À mains nues — Le MAC VAL, Vitry-sur-Seine
Le MAC VAL dessine à l’intérieur de sa collection permanente un nouveau parcours qui offre une plongée sensible, cohérente et pertinente dans un corpus d’œuvres tournées vers le corps.
« À mains nues », MAC VAL Musée d'art contemporain du Val-de-Marne du 9 janvier au 30 décembre 2022. En savoir plus La polysémie de l’expression qui lui donne son titre rythme cette mise en scène de créations multiformes qui « œuvrent » à leur tour à perturber notre champ visuel comme notre regard sur les conditions d’apparition sociales de l’image. Toutes résonnent ici avec une belle synergie qui les inscrit dans un parcours qui conjugue fragilité et force où le réalisme du trait de figurations se voit perclus des stigmates romantiques du regard troublé, de la beauté troublante d’une peau rendue par la couleur. Les corps agissent, jamais passifs, ils s’affirment lorsqu’ils sont parés d’ornements, les organes sont prolongés, transformés et armés pour mieux se défendre, les corps augmentés avec les moyens du bord deviennent prétextes à nouvelles expériences, de nouveaux sentiments.Des chaussures à ressorts de Pierre Ardouvin au corps harnaché et propulsé dans les nuages d’Abraham Poincheval, des femmes mondes de Natacha Lesueur aux « accessoires » immortalisés dans la peinture de Jean-Luc Verna en passant par l’augmentation de notre propre corps par le dispositif de réalité virtuel de Subodh Gupta, les outils se mèlent à l’essence pour définir de nouvelles possibilités d’être.
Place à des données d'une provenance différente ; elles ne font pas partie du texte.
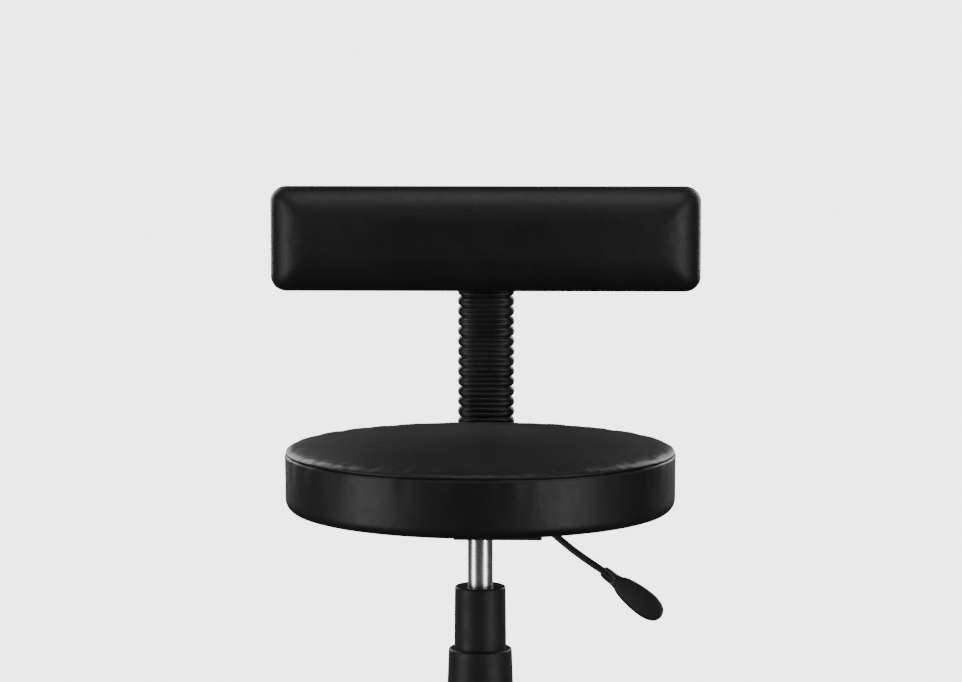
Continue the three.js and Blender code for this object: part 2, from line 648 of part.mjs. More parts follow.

« À mains nues » file alors la métaphore d’une résistance face aux normes avec l’outil à portée de la main, avec la propension de l’être humain à s’emparer de l’objet pour perséverer dans son être ; l’homo abilis se fait humain habilité à user des éléments du monde pour y inscrire sa réalité. Délaissant sa volonté de s’en faire maître pour épouser plus fondamentalement son cours, il s’agit de devenir apte à l’habiter, tout simplement, aux côtés d’un soi attendu par les autres.
Une prolongation de l’onirisme grave à l’œuvre dans un autre pan de l’exposition ancré, lui, dans le geste « ancestral » et « premier » de la peinture qui dresse face au monde une infinité de miroirs qui s’avèrent, chacun, tout aussi pertinents. « À mains nues », c’est aussi, à bras-le-corps, une confrontation avec la création, avec l’expression à travers le geste le plus simple, sans autre médiation que son corps. L’image trouble, inventée, d’autant moins fantaisiste qu’elle est rééllement fantasmée brouille alors les frontières de la « réalité », de la normalité pour dessiner des mondes dont la tonalité se devine, se propage par un sentiment de couleurs, de lignes, de figures qui nous invitent à un voyage minimaliste et pourtant essentiel.
Le déplacement ne demande dans cette exposition autre chose que l’attention, les chimères s’invitent directement dans notre imaginaire, à l’image des superbes peintures de Valérie Favre, des intimités troublées d’apparitions animales d’Edi Dubien, de la création graphique comme attrape-sentiments de Laure Prouvost, des regards fardés et définitivement évadés des portraits de Jean-Luc Blanc. Au milieu de cette vérité intensément affective, nourrie de rêves et de cauchemars, Melik Ohanian fait déborder le champ de la figuration en multipliant les plans fixes sur des mains qui s’agitent, entremêlant la familiarité de l’organe à l’étrangeté de sa fixation et de sa démultiplication.
La main « nue », ce qu’elle est par définition, n’a plus rien de la tautologie et s’impose comme l’outil essentiel d’une création aux possibilités infinies. De la sorte s’élabore un dialogue inattendu et fructueux dès l’entrée du parcours entre l’œuvre de Mimosa Echard et le bel hommage rendu à Annette Messager où le travail de la main, la « manière » d’ajouter et de disperser les éléments se fait sensible, comme on parsèmerait des contrepoints de lecture perturbant subtilement l’horizon.
Le MAC VAL parvient ainsi, une fois de plus, à proposer un parcours aussi sensible, aussi riche qu’éminemment ancré dans les problématiques de son temps en entremêlant précisément les temporalités mais plus encore les médiums et approches pour faire résonner des problématiques qui, non pas seulement semblables, partagent une communauté d’enjeux qui en réactivent la valeur.